Le numéro IMEI, un indicateur de pointe
Grâce au numéro IMEI, la police arrive très souvent à retracer les téléphones volés. C’est le cas de celui d’Ismaël Saydou Ganamé, communicateur. Agressé aux alentours de 23 h le 26 octobre 2021 à Tanghin, un quartier de Ouagadougou, ses deux téléphones Android lui ont été dérobés en plus de son ordinateur portable. Quelques jours après l’agression, toujours en convalescence, il porte plainte au commissariat de Tampouy et à la gendarmerie de Paspanga. Environ trois semaines plus tard, l’un de ses téléphones portables est retrouvé. « Ma plainte a permis de retrouver mon téléphone et en même temps de mettre la main sur un réseau de receleurs. Mais malheureusement, ils n’ont pas retrouvé mon agresseur », nous a-t-il confié.
Il n’en reste pas moins que ces malfaiteurs trouvent des échappatoires face à cette technologie. En effet, beaucoup sont ceux qui arrivent à effacer ou à changer le numéro IMEI pour empêcher les forces de l’ordre de remonter jusqu’à eux. Mais c’est sans compter sur la détermination de la police et de la gendarmerie qui, elles aussi, disposent d’un arsenal de technologies pour mettre fin à ces pratiques malsaines. Bien évidemment, ces techniques ne nous ont pas été dévoilées.
« Je pense que le mieux, c’est de ne jamais avoir à faire aux téléphones d’occasions. Il est préférable d’en acheter des neufs pour éviter tout malentendu »,suggère Ismaël Saydou Ganamé. Et jusqu’à ce jour, impossible de mettre la main sur l’ordinateur portable et le second téléphone. A croire qu’ils se sont volatilisés dans la nature.
Zaabr-Daaga est le marché noir par excellence de la téléphonie mobile à Ouagadougou. On y trouve du tout ou presque. Des revendeurs de téléphones d’occasions, on en trouve plein. L’on se demande alors quel stratège ils mettent en place pour éviter d’être accusés de recel ou d’être arnaqués par des voleurs ou d’autres receleurs.
Sous le pseudonyme d’Issa Kaboré, un commerçant de ce marché atypique a accepté de se prêter à nos questions. Vendeur de téléphones depuis environ 10 ans, Issa Kaboré dit connaitre assez le recel car il a failli en être victime. « Mon voisin autrefois revendait des téléphones d’occasions. Son fournisseur m’a proposé d’acheter sa marchandise pour faire de gros bénéfices comme mon voisin. J’ai failli accepter.

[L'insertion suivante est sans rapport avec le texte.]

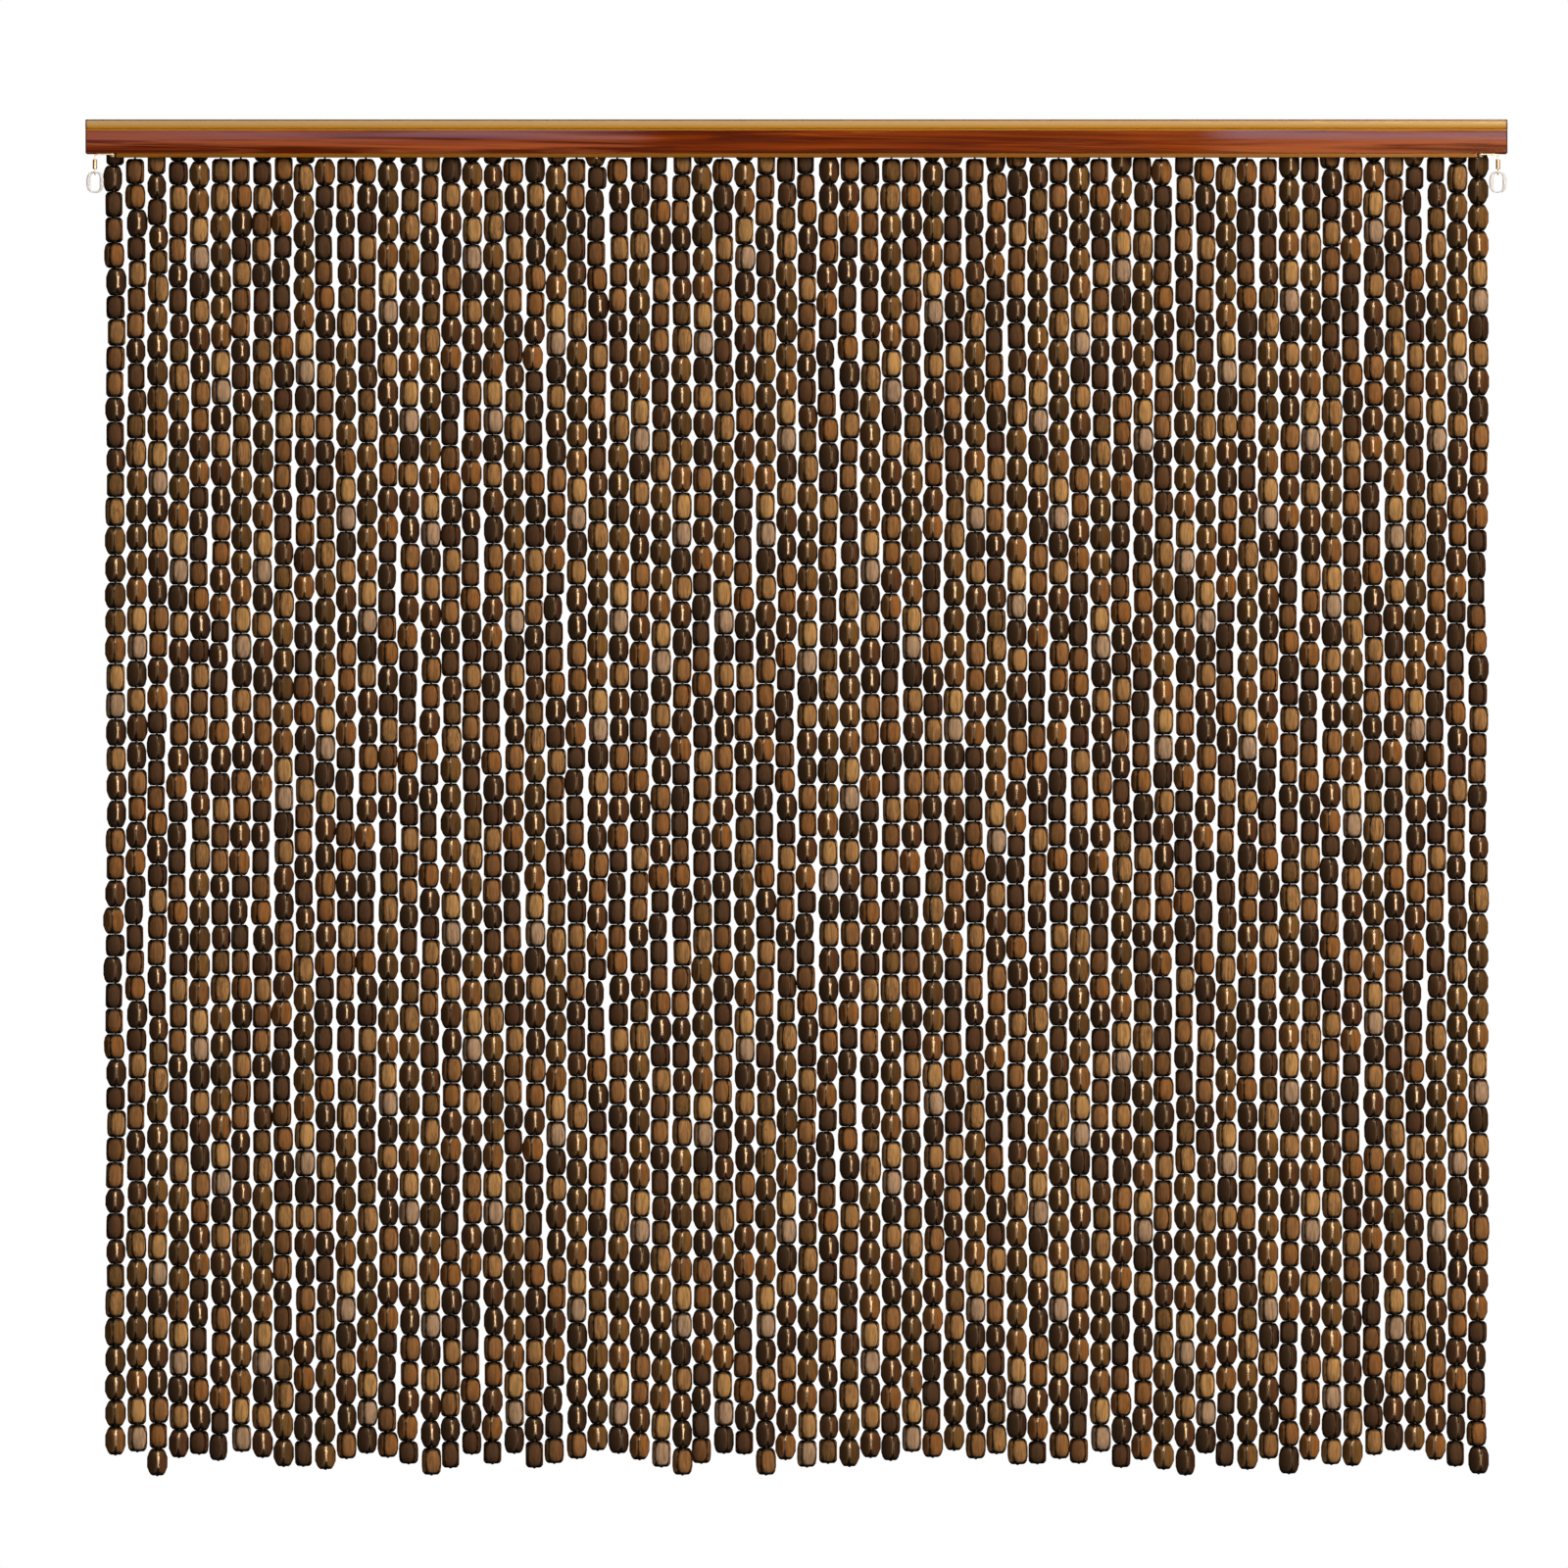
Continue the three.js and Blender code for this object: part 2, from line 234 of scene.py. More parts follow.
bead = {
    "heights": (-1.0, -0.93, -0.76, -0.36, 0.36, 0.76, 0.93, 1.0),   # parts of half the length
    "endRadius": 0.57,
    "shoulder": (3.0, 0.7),
    "flat": 0.84,         # distance of the four flats from the axis
    "flatTip": 13,        # half width of a flat where it runs out, in degrees
    "crown": (0.5, 1.27),  # how much of the barrel's rounding the flats and the ridges show
    "crownFrom": 0.7,     # sections narrower than this part of the widest keep all of it
    "endSlope": 2.0,      # slope of the shading round the two ends
    "largest": 13.3,
    "parting": 0.2,       # left between one bead and the next
    "turnSpread": 4.0,
    "leanSpread": 0.7,
    "sizeSpread": 0.01,
    "grainSpan": 400.0,   # mm of timber that the beads' grain is drawn from
    "seed": 11,
}

# wood tones: a flat's bare wood, and the stained skin between the flats
woods = {
    "ember": ("321909", "0c0602"),
    "cocoa": ("3e2210", "0d0804"),
    "chestnut": ("6a411e", "110a05"),
    "mahogany": ("42200c", "0d0703"),
    "russet": ("4c2a12", "0e0703"),
    "amber": ("7e4e22", "120a04"),
    "tan": ("966a3c", "170e06"),
    "bran": ("86582e", "140d06"),
    "umber": ("764a22", "140c05"),
    "olive": ("6a461e", "110b04"),
    "moss": ("4c3012", "0d0803"),
    "honey": ("a87c48", "1c1208"),
    "oat": ("a08064", "201710"),
}

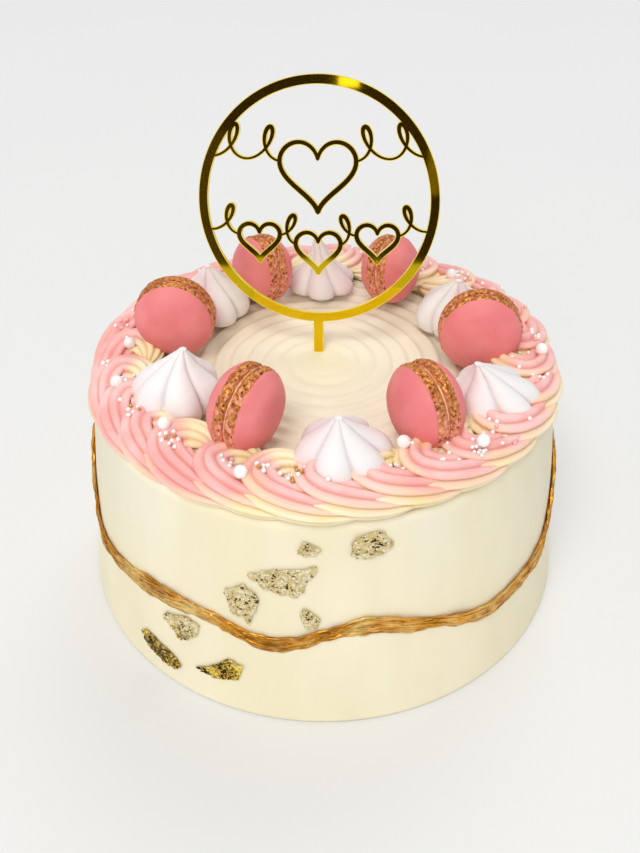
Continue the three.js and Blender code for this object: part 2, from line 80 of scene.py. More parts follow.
# %% A tree that nodes are added to
class Tree:
    def __init__(self, tree):
        self.tree = tree

    def node(self, kind, settings=None, values=None, out=0):
        """Adds a node and returns one of its outputs, by number or name."""
        made = self.tree.nodes.new(kind)
        for name, value in (settings or {}).items():
            setattr(made, name, value)
        for key, value in (values or {}).items():
            socket = made.inputs[key] if isinstance(key, int) else next(
                s for s in made.inputs if s.enabled and s.name == key)
            if isinstance(value, Wire):
                self.tree.links.new(value.socket, socket)
            else:
                socket.default_value = value
        shown = [s for s in made.outputs if s.enabled]
        return Wire(shown[out] if isinstance(out, int) else next(s for s in shown if s.name == out))

    def shape(self, kind, values=None, out=0, **settings):
        """A node of Geometry Nodes."""
        return self.node("GeometryNode" + kind, settings, values, out)

    def maths(self, operation, *values):
        return self.node("ShaderNodeMath", {"operation": operation}, dict(enumerate(values)))

    def smooth(self, value, low, high):
        """0 below low, 1 above high, an S between; low may be the larger one."""
        return self.node("ShaderNodeMapRange", {"interpolation_type": "SMOOTHSTEP"},
                         {"Value": value, "From Min": low, "From Max": high})

    def vector(self, x, y, z):
        return self.node("ShaderNodeCombineXYZ", None, {"X": x, "Y": y, "Z": z})

    def around(self, reach, turn, height):
        """The point at a distance from the axis, in a direction and at a height."""
        return self.vector(reach * self.maths("COSINE", turn), reach * self.maths("SINE", turn), height)

    def split(self, vector):
        x = self.node("ShaderNodeSeparateXYZ", None, {0: vector})
        return x, x.also("Y"), x.also("Z")

    def arrows(self, operation, first, second):
        """Vector Math with two vectors, or with a vector and the number that scales it."""
        key = "Scale" if operation == "SCALE" else 1
        return self.node("ShaderNodeVectorMath", {"operation": operation}, {0: first, key: second})

    def noise(self, at, scale, detail=2.0, rough=0.5):
        return self.node("ShaderNodeTexNoise", None,
                         {"Vector": at, "Scale": scale, "Detail": detail, "Roughness": rough})

    def position(self):
        return self.shape("InputPosition")

    def named(self, name):
        """A value stored on the geometry under this name."""
        return self.shape("InputNamedAttribute", {"Name": name})

    def store(self, geometry, name, value):
        return self.shape("StoreNamedAttribute", {
            "Geometry": geometry, "Name": name, "Value": value})

    def moved(self, geometry, **how):
        """The geometry with its points at a Position or shifted by an Offset."""
        return self.shape("SetPosition", {"Geometry": geometry, **how})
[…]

Heureusement que j’avais un ami policier qui me l’a déconseillé et les a dénoncés. A l’issue de l’enquête, les deux ont été interpellés par la police. Et depuis lors, je me méfie des téléphones seconde main » a-t-il expliqué.
En matière de recel, il est très difficile de prouver son innocence si l’on est entré en possession de l’objet volé. C’est ainsi que beaucoup d’innocents sont accusés à tort de recel et peinent à être innocentés. « Pour éviter d’être accusé de receleur, je ne rachète pas de téléphone seconde main s’il ne provient pas de ma boutique ou si le revendeur ne dispose pas d’un reçu de paiement. De la sorte, je me mets à l’abri et je gagne honnêtement ma vie »,soutient-il.
Un phénomène qui favorise le terrorisme
De plus en plus, des populations des zones rurales sont victimes de vols de téléphones lors de leurs déplacements et pendant leurs activités. Dans la région de l’Est par exemple, les populations pendant leurs voyages, sont soumises à des fouilles par des Hommes armés non identifiés (HANI). A l’issue de cette fouille, elles sont dépossédées très souvent de leur matériel téléphonique. C’est également une forme de recel, car ces téléphones restent en à la possession des terroristes et sont ensuite réutilisés à des fins malsaines, comme faciliter la communication entre HANI sans débourser un sou et sans être facilement repéré.
En cas d’acte posé contre la loi par le biais de ces téléphones, les principaux suspects pour la police sont les premiers détenteurs des téléphones, c’est-à-dire les populations, si elles ne prennent pas le soin de faire une déclaration de perte auprès des autorités compétentes. Étant donné que l’administration et même les services de sécurité se font rares dans ces zones, ce type de déclaration devient un supplice pour elles.
Nos demandes d’audience auprès de la police n’ayant pas porté ses fruits, nous sommes dans l’incapacité de fournir des chiffres pour illustrer l’ampleur de ce phénomène encore méconnu par bon nombre des citoyens.
Retenons néanmoins qu’il faut une bonne règlementation pour régir ce milieu et lutter efficacement contre le phénomène. La vente et l’achat de téléphones d’occasion n’est pas mauvaise en soi, car tout le monde ne peut se procurer un téléphone neuf. Cependant, il convient de voter des lois qui facilitent la lutte contre ce phénomène, par exemple ne pas acheter de téléphones sans avoir reçu un ticket ou un reçu selon les normes requises. De cette manière, les dégâts causés par le recel de téléphone seront minimes.